The distance from the camp to the gate is between 7 and 10 kilometers, depending on who you talk to of course. They filled up a water bottle and started their run. It was so hot that running actually felt cool since they were sweating and creating their own breeze as they ran. The only "animal encounters" they had were the columns of red fire ants crossing the road. These—we are all terrified of and everybody runs when we see them!

Scouting Survey

Early evening Lindsay wanted to do a scouting survey into an area of the reserve she had not yet been. Samuel, who must always accompany her, and Kevin went with her thinking it would be a short, easy scout. Well it wasn't and they got lost to boot!
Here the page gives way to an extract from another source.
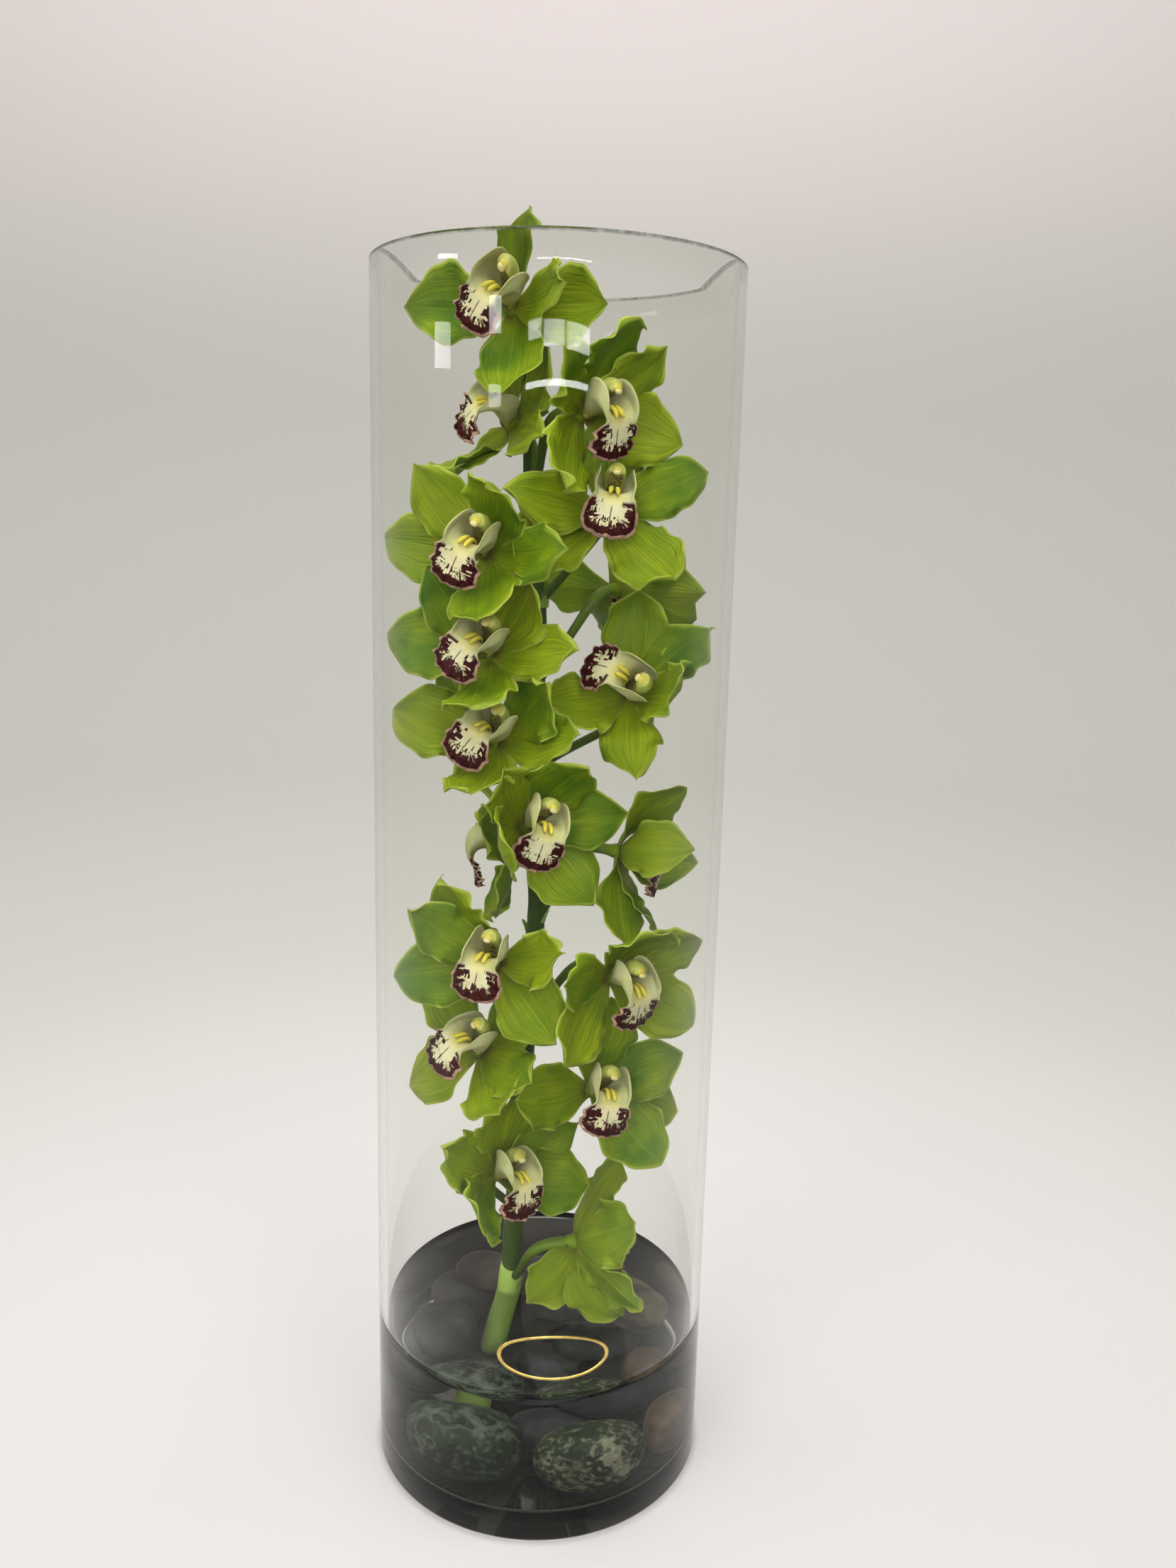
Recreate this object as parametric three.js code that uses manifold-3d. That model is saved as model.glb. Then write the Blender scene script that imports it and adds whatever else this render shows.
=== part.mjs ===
// A stem of green cymbidium orchid in a tall glass cylinder, standing among river stones in water.
// Millimetres, +Z up. The origin is the middle of the vase's foot, and the blooms' show side looks along -Y.

import * as THREE from 'three';
import { mergeVertices } from 'three/addons/utils/BufferGeometryUtils.js';
import Module from 'manifold-3d';

const wasm = await Module();
wasm.setup();

// Vase and water
const VASE_RADIUS = 101.6;
const VASE_HEIGHT = 711;
const WALL = 5;
const BASE = 15;
const FOOT_ROUND = 3;
const RIM_ROUND = 1;
const INNER_FILLET = 7;
const WATER_LEVEL = 93;
const FACETS = 40;
const GAP = 0.3;
const FINEST_DETAIL = 0.08;
const INNER_RADIUS = VASE_RADIUS - WALL;

// Stem
const STEM_SIDES = 8;
const STEM_BOTTOM_RADIUS = 7;
const STEM_TOP_RADIUS = 2.4;
const SHEATH_TOP = 112;
const SHEATH_THICKNESS = 1.1;
const PEDICEL_DROP = 48;
const PEDICEL_RADIUS = 2.1;
const OVARY_RADIUS = 3.1;
const PEDICEL_STEPS = 3;
const PEDICEL_END = 4;
const PEDICEL_SIDES = 5;

// Where the stem's middle runs, from its cut end among the stones to its tip
const STEM_PATH = [
  [-31, -2, 22],
  [-26, 3, 55],
  [-20, 9, 94],
  [-18, 12, 135],
  [-13, 14, 238],
  [-7, 14, 335],
  [-10, 14, 442],
  [-7, 14, 520],
  [-15, 12, 590],
  [-16, 10, 648],
];

// Bloom, in its own frame: x to a viewer's right, y up its face, z out of its face
const TEPAL_THICKNESS = 1;
const HUB_RADIUS = 5.2;
const HUB_BACK = -8;
const HUB_FRONT = 1.2;
const SEPAL_BACK = 2;
const ROOT_SHARE = 0.4;
const SEPAL = { length: 55, halfWidth: 18, claw: 0.2, lift: 6, bend: 16, cup: 0.16, wave: 1.6, side: 0, point: 0.66, back: SEPAL_BACK };
const PETAL = { length: 53, halfWidth: 14.5, claw: 0.2, lift: 12, bend: 20, cup: 0.12, wave: 1.4, side: 5, point: 0.82, back: 0 };
// The kind of each tepal in turn, clockwise from the top as a viewer sees them
const TEPALS = [SEPAL, PETAL, SEPAL, SEPAL, PETAL];
const HANDS = [0, 1, 1, -1, -1];
const LENGTH_STEPS = [0, 0.3, 0.58, 0.84, 1];
const WIDTH_STEPS = [-1, 0, 1];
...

At one point crossing the river Lindsay sunk up to her thighs in "quick mud". Kevin who was behind her, and sinking himself, had to hoist her from behind up onto the bank. As darkness fell and there was no sign of the trail they figured that there was a good chance they were going to spend the night in the jungle. Finally, using the compass, they headed east, crossed the river for the fourth time and found the road. They looked pretty bedraggled when they walked into camp. Kevin probably won't go on the morning survey with us!

When everyone was comfortably eating the wonderful dinner (Beef Jerky Cassoult - an Italian dish of beans, meat and wine) Michael had made for us, Lindsay asked if anyone was interested in joining her for another veg plot after the morning survey. I think we all said in unison, "What? Are you nuts?" Of course we were joking.... sort of!